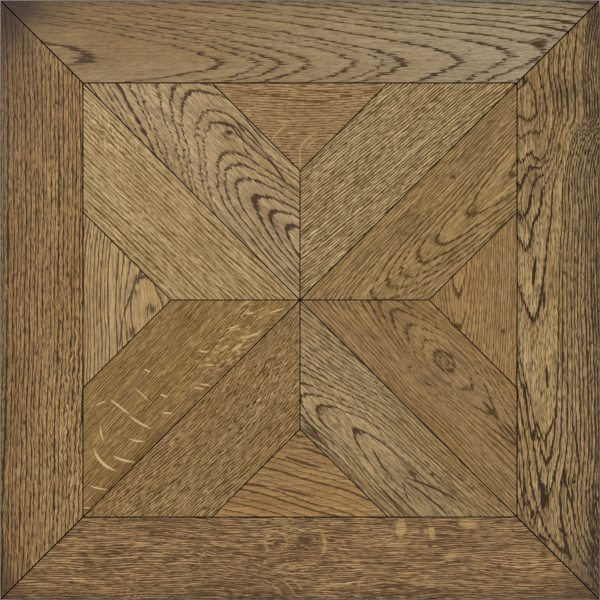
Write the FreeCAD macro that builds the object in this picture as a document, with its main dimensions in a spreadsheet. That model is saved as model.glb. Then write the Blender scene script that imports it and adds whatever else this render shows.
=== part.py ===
# Parquet block: a square floor module of sixteen stained oak staves glued to a birch plywood base.
# Four mitred border staves frame a cross of eight diagonal staves, with a triangle in each gap of the cross.
# Millimetres. +Z is the walking side, +Y is the top of the pattern, and the origin is the centre of the underside.

import FreeCAD, Part
import math
import os
import Sketcher

DRIVING_SIZES = (
    ("block_side", 600, "outside to outside of the border"),
    ("border_width", 83, "mitred border stave, across its grain"),
    ("infill_base", 176, "infill triangle, along its long side"),
    ("face_thickness", 4, "oak staves"),
    ("base_thickness", 12, "birch plywood base, nine plies"),
    ("edge_bevel", 0.5, "bevel round the top of each stave, across and down"),
    ("base_setback", 0.5, "plywood short of the oak on each side, so that blocks close at the face"),
    ("base_arris", 0.6, "arris taken off the lower edges of the plywood"),
    ("spline_thickness", 5, "loose spline that joins this block to the next"),
    ("spline_clearance", 0.1, "above and below the spline in its groove"),
    ("groove_depth", 9.5, "spline groove, in from the side of the plywood"),
)

# Sizes that follow from the ones above, as formulas in the same sheet
DERIVED_SIZES = (
    ("half_side", "block_side / 2", "centre to the outside of the border"),
    ("half_field", "half_side - border_width", "centre to the inside of the border"),
    ("half_infill", "infill_base / 2", "also the height of an infill triangle"),
    ("stave_length", "half_field * sqrt(2)", "diagonal stave, along its long side"),
    ("stave_width", "(half_field - half_infill) / sqrt(2)", "diagonal stave, across its grain"),
    ("base_side", "block_side - 2 * base_setback", "outside to outside of the plywood"),
    ("groove_width", "spline_thickness + 2 * spline_clearance", "spline groove, up and down"),
    ("groove_floor", "(base_thickness - groove_width) / 2", "underside of the plywood to the groove"),
    ("groove_inside", "base_side - groove_depth", "far wall of the groove that runs opposite"),
    ("cutter_end", "base_side + groove_depth", "the cut runs out past the plywood by its own depth"),
)

document = FreeCAD.newDocument("ParquetBlock")
sheet = document.addObject("Spreadsheet::Sheet", "Sizes")
rows = DRIVING_SIZES + tuple((alias, f"={formula}", note) for alias, formula, note in DERIVED_SIZES)
for row, (alias, size, note) in enumerate(rows, start=1):
    sheet.set(f"A{row}", alias)
    sheet.set(f"B{row}", str(size))
    sheet.set(f"C{row}", note)
    sheet.setAlias(f"B{row}", alias)
document.recompute()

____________

** Task statement **
Output the full listing without altering anything.

** Complete response **
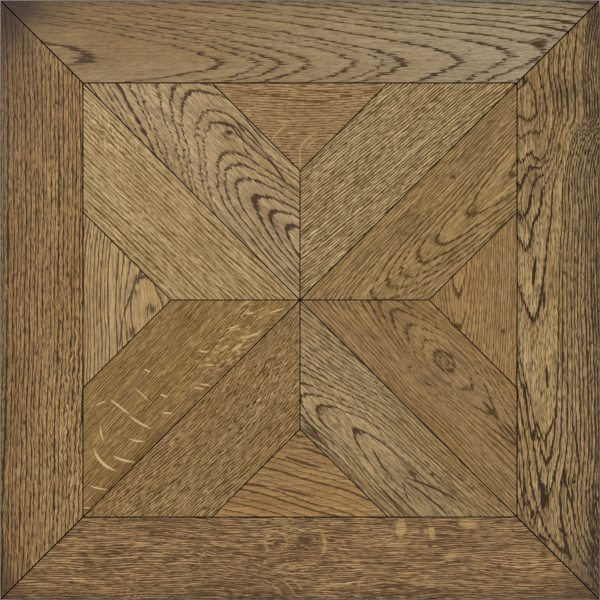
Write the FreeCAD macro that builds the object in this picture as a document, with its main dimensions in a spreadsheet. That model is saved as model.glb. Then write the Blender scene script that imports it and adds whatever else this render shows.
=== part.py ===
# Parquet block: a square floor module of sixteen stained oak staves glued to a birch plywood base.
# Four mitred border staves frame a cross of eight diagonal staves, with a triangle in each gap of the cross.
# Millimetres. +Z is the walking side, +Y is the top of the pattern, and the origin is the centre of the underside.

import FreeCAD, Part
import math
import os
import Sketcher

DRIVING_SIZES = (
    ("block_side", 600, "outside to outside of the border"),
    ("border_width", 83, "mitred border stave, across its grain"),
    ("infill_base", 176, "infill triangle, along its long side"),
    ("face_thickness", 4, "oak staves"),
    ("base_thickness", 12, "birch plywood base, nine plies"),
    ("edge_bevel", 0.5, "bevel round the top of each stave, across and down"),
    ("base_setback", 0.5, "plywood short of the oak on each side, so that blocks close at the face"),
    ("base_arris", 0.6, "arris taken off the lower edges of the plywood"),
    ("spline_thickness", 5, "loose spline that joins this block to the next"),
    ("spline_clearance", 0.1, "above and below the spline in its groove"),
    ("groove_depth", 9.5, "spline groove, in from the side of the plywood"),
)

# Sizes that follow from the ones above, as formulas in the same sheet
DERIVED_SIZES = (
    ("half_side", "block_side / 2", "centre to the outside of the border"),
    ("half_field", "half_side - border_width", "centre to the inside of the border"),
    ("half_infill", "infill_base / 2", "also the height of an infill triangle"),
    ("stave_length", "half_field * sqrt(2)", "diagonal stave, along its long side"),
    ("stave_width", "(half_field - half_infill) / sqrt(2)", "diagonal stave, across its grain"),
    ("base_side", "block_side - 2 * base_setback", "outside to outside of the plywood"),
    ("groove_width", "spline_thickness + 2 * spline_clearance", "spline groove, up and down"),
    ("groove_floor", "(base_thickness - groove_width) / 2", "underside of the plywood to the groove"),
    ("groove_inside", "base_side - groove_depth", "far wall of the groove that runs opposite"),
    ("cutter_end", "base_side + groove_depth", "the cut runs out past the plywood by its own depth"),
)

document = FreeCAD.newDocument("ParquetBlock")
sheet = document.addObject("Spreadsheet::Sheet", "Sizes")
rows = DRIVING_SIZES + tuple((alias, f"={formula}", note) for alias, formula, note in DERIVED_SIZES)
for row, (alias, size, note) in enumerate(rows, start=1):
    sheet.set(f"A{row}", alias)
    sheet.set(f"B{row}", str(size))
    sheet.set(f"C{row}", note)
    sheet.setAlias(f"B{row}", alias)
document.recompute()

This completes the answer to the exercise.